### Task details
Where the string "origin" occurs in the material below, report the whole line.
[Dataset rows start]
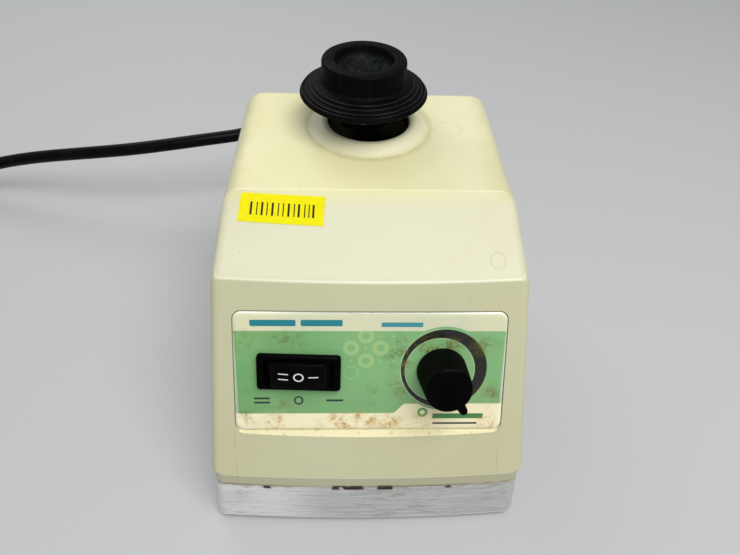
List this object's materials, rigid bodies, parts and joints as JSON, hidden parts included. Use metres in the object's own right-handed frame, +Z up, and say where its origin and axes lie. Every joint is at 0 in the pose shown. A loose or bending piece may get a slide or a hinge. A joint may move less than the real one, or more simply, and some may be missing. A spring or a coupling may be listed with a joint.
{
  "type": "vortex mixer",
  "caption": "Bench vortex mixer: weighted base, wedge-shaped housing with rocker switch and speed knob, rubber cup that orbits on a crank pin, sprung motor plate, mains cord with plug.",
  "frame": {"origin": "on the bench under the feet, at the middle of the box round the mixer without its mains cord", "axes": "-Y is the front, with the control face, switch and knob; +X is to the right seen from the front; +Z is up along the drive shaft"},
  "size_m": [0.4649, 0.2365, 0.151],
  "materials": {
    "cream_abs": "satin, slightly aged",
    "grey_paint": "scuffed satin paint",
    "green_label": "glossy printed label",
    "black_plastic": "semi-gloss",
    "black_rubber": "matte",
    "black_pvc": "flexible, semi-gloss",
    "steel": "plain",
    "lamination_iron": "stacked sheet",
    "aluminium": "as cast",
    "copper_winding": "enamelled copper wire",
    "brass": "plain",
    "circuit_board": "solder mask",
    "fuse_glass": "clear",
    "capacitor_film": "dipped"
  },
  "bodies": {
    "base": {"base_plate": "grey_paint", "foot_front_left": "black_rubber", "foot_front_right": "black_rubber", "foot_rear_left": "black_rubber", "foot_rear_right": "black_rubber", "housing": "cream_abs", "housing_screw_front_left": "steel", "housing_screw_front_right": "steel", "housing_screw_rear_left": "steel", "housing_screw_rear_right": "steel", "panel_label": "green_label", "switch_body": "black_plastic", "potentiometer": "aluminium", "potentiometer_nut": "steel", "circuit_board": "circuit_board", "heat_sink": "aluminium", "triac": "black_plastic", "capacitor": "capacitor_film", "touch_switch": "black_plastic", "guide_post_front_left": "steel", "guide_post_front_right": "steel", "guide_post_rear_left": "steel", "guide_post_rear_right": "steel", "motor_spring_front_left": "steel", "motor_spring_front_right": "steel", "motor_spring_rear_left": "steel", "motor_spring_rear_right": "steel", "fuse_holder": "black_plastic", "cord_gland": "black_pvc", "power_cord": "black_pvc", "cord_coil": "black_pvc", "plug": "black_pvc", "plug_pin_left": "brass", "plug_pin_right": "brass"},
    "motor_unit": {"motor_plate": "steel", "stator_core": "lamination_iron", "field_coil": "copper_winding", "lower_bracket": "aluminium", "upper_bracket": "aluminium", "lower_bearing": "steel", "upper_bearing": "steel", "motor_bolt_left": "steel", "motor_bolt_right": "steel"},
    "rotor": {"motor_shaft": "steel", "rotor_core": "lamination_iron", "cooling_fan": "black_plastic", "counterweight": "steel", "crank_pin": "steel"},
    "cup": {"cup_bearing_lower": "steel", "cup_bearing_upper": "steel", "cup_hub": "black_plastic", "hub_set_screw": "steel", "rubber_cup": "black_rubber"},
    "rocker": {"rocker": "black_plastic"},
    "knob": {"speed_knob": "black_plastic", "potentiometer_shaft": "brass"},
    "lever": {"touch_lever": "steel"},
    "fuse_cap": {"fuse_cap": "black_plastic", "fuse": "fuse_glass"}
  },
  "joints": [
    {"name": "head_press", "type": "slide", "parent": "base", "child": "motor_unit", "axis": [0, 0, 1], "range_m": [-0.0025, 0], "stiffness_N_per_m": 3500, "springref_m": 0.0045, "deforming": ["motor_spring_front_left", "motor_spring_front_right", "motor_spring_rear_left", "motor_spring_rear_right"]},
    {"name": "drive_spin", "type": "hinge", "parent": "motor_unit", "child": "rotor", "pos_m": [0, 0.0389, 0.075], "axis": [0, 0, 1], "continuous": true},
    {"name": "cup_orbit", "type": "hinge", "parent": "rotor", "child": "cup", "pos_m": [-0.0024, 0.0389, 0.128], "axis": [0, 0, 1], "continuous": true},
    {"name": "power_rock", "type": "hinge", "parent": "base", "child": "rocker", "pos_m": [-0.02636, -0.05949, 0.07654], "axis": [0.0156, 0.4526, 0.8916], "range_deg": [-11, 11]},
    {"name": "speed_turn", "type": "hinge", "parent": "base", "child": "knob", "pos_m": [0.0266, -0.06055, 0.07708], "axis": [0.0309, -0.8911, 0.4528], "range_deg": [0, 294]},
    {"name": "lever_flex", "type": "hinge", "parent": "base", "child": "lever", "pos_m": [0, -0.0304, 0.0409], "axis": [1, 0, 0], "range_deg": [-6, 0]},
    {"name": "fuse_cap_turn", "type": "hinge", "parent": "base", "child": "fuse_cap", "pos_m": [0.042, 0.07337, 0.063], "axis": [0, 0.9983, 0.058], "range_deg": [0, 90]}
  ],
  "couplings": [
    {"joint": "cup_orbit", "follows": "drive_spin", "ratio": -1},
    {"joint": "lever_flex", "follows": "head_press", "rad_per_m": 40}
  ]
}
[Dataset rows end]
[Dataset rows start]
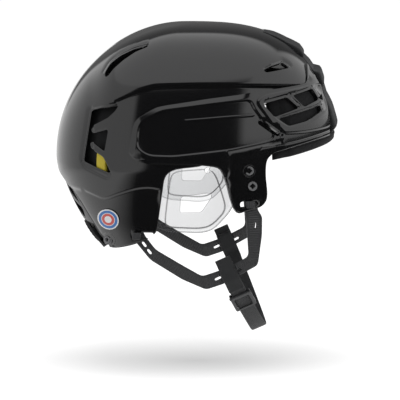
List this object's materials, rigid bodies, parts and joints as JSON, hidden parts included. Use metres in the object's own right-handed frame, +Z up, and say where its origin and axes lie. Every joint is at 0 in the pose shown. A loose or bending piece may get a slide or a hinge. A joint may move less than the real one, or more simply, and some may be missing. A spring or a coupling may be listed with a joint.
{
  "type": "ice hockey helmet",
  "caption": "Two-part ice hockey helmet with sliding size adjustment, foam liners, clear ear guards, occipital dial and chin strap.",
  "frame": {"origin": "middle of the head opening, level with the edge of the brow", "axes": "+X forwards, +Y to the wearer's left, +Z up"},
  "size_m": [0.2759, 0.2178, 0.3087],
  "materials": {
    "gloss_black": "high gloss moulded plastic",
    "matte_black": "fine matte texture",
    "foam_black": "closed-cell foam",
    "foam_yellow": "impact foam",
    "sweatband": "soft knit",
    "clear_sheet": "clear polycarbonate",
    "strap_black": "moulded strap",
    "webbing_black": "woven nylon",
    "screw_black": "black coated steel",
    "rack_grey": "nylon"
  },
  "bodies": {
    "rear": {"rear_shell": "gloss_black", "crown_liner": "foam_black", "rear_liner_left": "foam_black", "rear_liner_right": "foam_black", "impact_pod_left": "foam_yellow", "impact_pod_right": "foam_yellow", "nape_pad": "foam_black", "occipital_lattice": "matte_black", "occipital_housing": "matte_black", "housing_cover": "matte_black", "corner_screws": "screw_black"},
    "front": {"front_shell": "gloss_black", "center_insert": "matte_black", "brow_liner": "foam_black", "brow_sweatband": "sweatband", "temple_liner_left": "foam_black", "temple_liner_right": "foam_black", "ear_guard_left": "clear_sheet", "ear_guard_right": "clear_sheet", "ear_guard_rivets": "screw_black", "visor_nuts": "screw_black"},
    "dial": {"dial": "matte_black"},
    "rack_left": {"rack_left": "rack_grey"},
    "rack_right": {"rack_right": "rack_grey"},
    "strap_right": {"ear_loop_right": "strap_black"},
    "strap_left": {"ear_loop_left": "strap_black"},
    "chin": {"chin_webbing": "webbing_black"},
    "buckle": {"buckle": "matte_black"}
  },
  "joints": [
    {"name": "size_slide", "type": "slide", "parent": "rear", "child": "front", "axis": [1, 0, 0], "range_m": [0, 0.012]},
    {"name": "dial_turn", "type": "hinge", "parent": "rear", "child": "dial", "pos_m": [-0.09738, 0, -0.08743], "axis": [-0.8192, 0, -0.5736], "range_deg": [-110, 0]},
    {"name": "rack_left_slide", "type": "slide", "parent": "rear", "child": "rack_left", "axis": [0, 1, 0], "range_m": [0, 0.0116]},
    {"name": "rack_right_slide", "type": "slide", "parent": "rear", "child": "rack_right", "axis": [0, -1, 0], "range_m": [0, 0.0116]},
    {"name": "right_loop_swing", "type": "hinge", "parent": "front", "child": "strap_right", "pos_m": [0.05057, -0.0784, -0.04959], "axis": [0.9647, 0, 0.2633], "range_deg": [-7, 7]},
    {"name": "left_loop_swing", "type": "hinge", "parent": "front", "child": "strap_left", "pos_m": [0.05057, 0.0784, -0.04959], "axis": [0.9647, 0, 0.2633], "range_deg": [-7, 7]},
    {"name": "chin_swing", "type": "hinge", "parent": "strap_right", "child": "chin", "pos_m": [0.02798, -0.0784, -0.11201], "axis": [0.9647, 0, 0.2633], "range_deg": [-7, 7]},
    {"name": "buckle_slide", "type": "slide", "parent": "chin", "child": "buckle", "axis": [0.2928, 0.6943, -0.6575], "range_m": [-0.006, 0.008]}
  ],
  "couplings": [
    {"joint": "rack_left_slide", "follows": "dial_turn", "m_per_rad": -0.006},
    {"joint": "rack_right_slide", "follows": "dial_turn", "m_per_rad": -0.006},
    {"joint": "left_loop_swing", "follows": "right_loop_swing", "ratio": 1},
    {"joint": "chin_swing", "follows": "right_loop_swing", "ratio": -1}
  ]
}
[Dataset rows end]
[Dataset rows start]
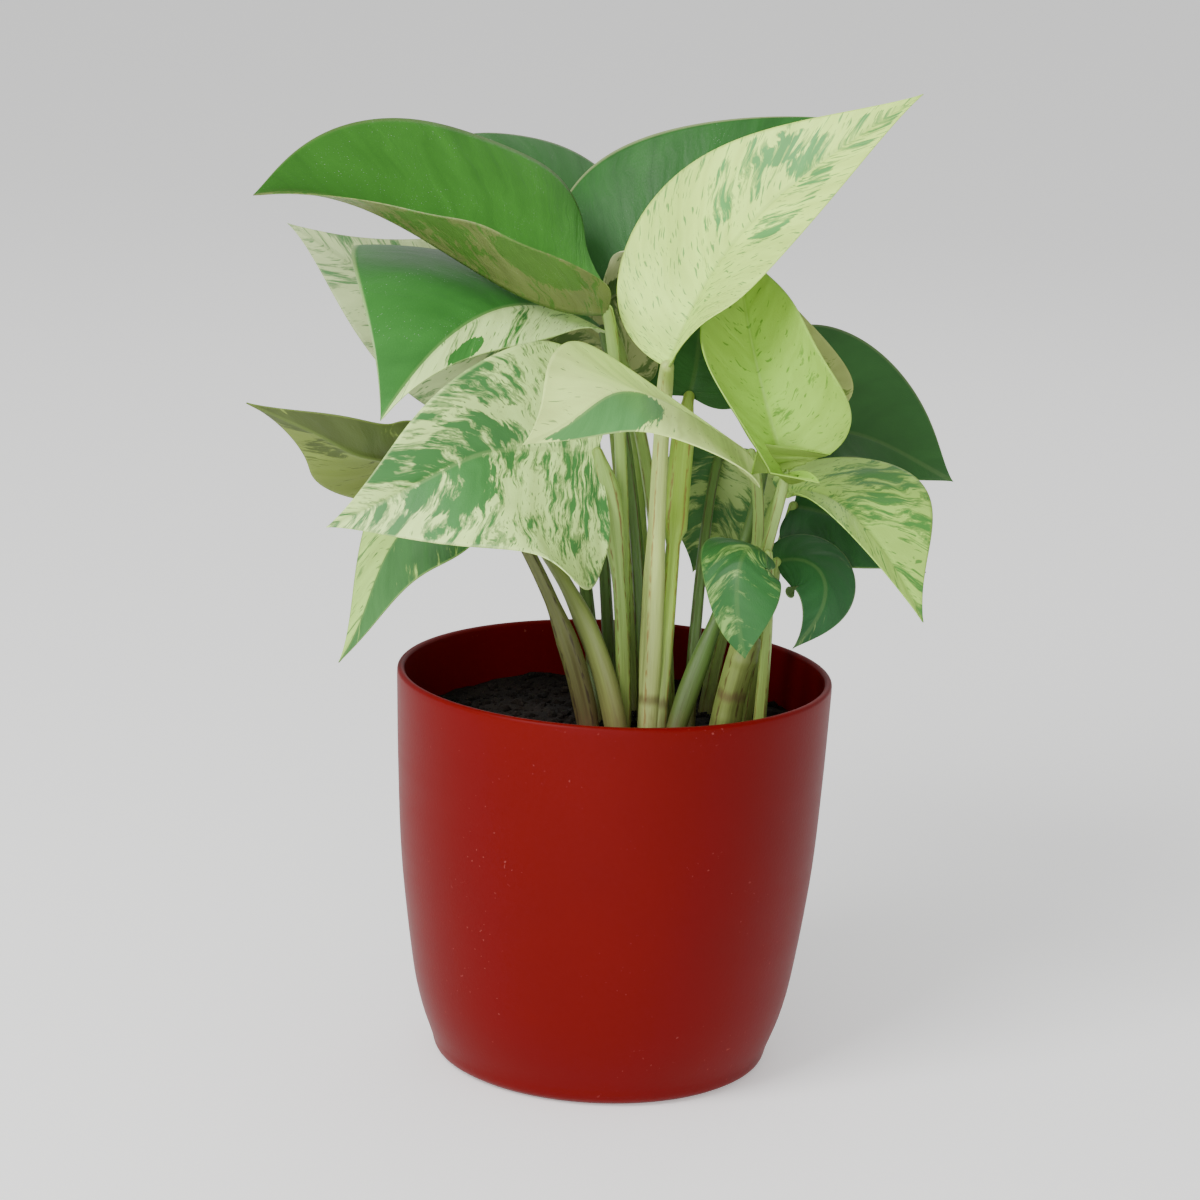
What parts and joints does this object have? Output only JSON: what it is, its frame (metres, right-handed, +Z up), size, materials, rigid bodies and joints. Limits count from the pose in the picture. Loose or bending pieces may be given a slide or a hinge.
[Dataset rows end]
### Solution for this task
List this object's materials, rigid bodies, parts and joints as JSON, hidden parts included. Use metres in the object's own right-handed frame, +Z up, and say where its origin and axes lie. Every joint is at 0 in the pose shown. A loose or bending piece may get a slide or a hinge. A joint may move less than the real one, or more simply, and some may be missing. A spring or a coupling may be listed with a joint.
  "frame": {"origin": "on the bench under the feet, at the middle of the box round the mixer without its mains cord", "axes": "-Y is the front, with the control face, switch and knob; +X is to the right seen from the front; +Z is up along the drive shaft"},
List this object's materials, rigid bodies, parts and joints as JSON, hidden parts included. Use metres in the object's own right-handed frame, +Z up, and say where its origin and axes lie. Every joint is at 0 in the pose shown. A loose or bending piece may get a slide or a hinge. A joint may move less than the real one, or more simply, and some may be missing. A spring or a coupling may be listed with a joint.
  "frame": {"origin": "middle of the head opening, level with the edge of the brow", "axes": "+X forwards, +Y to the wearer's left, +Z up"},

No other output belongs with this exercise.